• Task description
Determine how many lines include the string "empty". Output that number only.

• Task input

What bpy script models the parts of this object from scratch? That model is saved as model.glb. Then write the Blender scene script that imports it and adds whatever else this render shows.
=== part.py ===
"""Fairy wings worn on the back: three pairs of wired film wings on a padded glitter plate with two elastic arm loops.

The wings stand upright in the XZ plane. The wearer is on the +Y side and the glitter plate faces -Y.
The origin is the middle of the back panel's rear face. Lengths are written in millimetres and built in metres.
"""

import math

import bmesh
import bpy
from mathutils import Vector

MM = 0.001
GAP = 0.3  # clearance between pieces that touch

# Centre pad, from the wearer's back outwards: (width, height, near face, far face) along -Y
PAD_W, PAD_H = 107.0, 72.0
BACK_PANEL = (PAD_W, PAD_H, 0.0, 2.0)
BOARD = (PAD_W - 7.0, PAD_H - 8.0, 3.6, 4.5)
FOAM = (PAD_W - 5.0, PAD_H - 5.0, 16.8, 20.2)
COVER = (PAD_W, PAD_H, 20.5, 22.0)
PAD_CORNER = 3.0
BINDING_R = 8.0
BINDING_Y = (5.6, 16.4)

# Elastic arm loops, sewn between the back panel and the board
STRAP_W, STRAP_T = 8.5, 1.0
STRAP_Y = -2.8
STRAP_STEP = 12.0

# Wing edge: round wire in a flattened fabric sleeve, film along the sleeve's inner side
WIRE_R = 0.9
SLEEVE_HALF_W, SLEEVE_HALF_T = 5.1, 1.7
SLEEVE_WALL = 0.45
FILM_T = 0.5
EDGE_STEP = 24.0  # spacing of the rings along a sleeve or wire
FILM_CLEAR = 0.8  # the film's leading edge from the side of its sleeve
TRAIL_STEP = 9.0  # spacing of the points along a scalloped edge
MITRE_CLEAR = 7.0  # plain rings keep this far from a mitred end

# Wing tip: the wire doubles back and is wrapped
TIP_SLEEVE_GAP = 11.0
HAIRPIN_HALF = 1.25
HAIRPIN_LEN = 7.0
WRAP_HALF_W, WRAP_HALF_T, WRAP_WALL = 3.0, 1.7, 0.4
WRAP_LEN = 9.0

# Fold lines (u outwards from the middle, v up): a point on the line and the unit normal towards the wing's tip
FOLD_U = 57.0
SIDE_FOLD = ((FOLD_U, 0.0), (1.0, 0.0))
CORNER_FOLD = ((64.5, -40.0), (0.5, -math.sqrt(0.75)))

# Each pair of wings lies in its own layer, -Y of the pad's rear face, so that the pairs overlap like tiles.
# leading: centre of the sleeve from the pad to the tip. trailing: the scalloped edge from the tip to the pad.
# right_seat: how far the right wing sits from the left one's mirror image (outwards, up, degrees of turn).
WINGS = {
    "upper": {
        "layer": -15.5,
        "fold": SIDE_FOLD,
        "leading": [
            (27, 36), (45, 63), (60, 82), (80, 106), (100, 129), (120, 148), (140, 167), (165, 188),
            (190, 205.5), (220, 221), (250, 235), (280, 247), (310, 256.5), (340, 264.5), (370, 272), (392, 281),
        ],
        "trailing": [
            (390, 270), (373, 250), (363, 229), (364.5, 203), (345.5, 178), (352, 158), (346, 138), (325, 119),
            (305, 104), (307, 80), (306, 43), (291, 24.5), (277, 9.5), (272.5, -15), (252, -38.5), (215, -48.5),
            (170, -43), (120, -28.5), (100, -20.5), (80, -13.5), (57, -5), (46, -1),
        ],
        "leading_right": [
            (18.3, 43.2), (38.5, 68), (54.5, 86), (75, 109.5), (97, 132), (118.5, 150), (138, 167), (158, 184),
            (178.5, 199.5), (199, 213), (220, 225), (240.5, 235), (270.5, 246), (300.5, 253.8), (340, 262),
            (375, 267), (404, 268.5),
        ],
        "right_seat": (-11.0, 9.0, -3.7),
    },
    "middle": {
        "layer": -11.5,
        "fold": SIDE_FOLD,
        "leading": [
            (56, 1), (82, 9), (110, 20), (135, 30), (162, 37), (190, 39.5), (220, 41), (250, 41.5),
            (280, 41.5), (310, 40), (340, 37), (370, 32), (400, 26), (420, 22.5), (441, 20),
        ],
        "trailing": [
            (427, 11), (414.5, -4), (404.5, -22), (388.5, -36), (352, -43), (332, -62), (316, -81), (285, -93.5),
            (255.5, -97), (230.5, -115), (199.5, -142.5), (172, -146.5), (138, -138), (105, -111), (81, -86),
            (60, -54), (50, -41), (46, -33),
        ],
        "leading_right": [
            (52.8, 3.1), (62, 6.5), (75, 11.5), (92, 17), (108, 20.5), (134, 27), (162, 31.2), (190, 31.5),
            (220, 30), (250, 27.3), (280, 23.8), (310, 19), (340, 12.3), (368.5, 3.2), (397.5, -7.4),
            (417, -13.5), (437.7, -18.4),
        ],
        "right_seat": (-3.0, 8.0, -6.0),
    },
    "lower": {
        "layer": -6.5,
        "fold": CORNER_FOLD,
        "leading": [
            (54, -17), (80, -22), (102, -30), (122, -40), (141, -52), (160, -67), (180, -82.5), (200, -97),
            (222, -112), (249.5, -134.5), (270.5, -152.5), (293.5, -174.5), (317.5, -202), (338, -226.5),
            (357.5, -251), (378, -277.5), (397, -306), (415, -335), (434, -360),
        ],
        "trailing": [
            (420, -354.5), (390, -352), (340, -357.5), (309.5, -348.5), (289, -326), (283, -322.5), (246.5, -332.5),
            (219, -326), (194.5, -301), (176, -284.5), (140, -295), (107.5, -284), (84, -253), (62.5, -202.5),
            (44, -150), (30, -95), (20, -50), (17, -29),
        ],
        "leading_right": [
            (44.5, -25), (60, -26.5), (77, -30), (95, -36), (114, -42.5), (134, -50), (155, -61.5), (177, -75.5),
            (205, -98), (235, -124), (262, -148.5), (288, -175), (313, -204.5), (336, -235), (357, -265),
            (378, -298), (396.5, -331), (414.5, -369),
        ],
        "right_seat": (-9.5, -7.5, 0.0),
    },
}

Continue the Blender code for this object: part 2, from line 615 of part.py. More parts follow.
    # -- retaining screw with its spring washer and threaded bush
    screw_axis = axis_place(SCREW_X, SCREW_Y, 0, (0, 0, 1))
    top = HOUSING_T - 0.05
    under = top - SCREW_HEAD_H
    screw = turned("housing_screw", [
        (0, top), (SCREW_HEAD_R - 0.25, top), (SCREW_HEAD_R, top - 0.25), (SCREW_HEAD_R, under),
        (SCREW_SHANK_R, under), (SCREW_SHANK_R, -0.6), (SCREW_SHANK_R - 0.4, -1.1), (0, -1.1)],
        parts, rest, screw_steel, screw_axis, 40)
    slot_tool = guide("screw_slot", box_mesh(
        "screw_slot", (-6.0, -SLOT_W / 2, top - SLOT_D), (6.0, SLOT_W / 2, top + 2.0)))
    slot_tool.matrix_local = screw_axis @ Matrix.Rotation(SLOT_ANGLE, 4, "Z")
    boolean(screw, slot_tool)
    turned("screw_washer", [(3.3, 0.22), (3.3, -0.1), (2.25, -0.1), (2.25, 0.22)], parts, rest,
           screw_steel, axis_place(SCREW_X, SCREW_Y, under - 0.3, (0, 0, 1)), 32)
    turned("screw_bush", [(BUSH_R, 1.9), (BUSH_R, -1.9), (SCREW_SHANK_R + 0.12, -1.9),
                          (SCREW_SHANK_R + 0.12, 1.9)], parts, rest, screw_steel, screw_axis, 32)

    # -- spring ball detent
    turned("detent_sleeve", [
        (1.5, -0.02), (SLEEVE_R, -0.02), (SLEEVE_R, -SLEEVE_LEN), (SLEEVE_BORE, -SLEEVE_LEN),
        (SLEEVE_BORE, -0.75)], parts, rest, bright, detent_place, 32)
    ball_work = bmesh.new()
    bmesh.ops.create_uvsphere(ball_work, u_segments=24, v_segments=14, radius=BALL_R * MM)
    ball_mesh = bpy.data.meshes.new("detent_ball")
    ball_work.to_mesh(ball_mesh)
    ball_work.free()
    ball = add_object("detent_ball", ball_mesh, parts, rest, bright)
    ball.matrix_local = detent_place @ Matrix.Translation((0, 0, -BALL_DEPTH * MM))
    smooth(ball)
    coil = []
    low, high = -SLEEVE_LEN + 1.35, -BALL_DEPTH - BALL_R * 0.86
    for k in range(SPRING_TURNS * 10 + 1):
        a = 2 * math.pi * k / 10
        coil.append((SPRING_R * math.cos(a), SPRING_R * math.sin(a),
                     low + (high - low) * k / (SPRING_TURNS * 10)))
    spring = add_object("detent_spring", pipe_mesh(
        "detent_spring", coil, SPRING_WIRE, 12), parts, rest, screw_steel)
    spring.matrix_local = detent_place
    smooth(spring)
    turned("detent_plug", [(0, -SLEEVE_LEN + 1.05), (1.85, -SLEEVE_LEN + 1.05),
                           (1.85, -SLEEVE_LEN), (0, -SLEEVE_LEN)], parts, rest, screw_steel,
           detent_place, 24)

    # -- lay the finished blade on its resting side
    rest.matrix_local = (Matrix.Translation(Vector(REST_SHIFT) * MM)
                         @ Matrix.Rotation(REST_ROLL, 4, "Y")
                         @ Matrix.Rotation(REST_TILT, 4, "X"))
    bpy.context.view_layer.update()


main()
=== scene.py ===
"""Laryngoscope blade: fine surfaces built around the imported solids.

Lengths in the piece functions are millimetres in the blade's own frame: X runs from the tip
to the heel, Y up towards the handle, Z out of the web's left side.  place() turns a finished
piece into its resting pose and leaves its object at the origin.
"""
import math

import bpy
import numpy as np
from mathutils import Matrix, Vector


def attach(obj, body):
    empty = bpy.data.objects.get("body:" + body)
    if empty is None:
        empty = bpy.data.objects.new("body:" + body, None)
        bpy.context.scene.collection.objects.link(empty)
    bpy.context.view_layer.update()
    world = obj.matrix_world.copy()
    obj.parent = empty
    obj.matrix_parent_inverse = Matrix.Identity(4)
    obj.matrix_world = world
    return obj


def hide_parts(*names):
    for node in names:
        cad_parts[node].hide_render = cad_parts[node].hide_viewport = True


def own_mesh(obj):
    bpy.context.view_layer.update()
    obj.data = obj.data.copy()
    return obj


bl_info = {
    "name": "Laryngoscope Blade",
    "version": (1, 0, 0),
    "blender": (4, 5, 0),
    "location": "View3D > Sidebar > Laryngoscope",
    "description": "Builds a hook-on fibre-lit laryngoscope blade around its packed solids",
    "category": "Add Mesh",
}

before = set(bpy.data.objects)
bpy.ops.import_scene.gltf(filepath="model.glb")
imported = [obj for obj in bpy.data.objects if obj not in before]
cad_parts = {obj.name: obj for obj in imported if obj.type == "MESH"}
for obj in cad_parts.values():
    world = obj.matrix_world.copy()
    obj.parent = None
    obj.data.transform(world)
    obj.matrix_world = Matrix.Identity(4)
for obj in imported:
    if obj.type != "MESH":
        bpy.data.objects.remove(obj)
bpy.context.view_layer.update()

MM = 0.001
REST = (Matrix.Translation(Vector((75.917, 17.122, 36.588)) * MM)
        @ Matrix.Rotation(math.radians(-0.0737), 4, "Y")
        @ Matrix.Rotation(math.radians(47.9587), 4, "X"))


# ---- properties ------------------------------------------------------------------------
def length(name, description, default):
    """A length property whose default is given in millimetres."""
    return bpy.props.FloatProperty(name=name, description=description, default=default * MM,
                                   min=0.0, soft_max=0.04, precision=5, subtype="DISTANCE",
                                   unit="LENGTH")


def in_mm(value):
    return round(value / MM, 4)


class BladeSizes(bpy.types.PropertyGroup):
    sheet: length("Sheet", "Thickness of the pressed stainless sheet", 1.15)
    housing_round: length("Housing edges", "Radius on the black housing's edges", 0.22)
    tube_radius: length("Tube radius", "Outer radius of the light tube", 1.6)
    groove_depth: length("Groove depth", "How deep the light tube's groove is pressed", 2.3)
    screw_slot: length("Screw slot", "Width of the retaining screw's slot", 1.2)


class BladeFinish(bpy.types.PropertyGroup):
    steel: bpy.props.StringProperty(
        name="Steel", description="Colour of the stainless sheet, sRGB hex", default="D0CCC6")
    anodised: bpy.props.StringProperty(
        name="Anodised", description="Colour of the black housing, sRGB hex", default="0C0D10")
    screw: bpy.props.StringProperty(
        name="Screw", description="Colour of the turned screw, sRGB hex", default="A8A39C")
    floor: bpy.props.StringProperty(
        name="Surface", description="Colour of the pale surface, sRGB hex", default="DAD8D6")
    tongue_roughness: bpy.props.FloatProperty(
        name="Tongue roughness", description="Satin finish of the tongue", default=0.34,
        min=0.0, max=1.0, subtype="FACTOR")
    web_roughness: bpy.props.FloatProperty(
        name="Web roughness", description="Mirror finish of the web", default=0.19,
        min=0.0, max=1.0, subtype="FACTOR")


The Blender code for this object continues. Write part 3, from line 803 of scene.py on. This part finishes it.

• Full response
5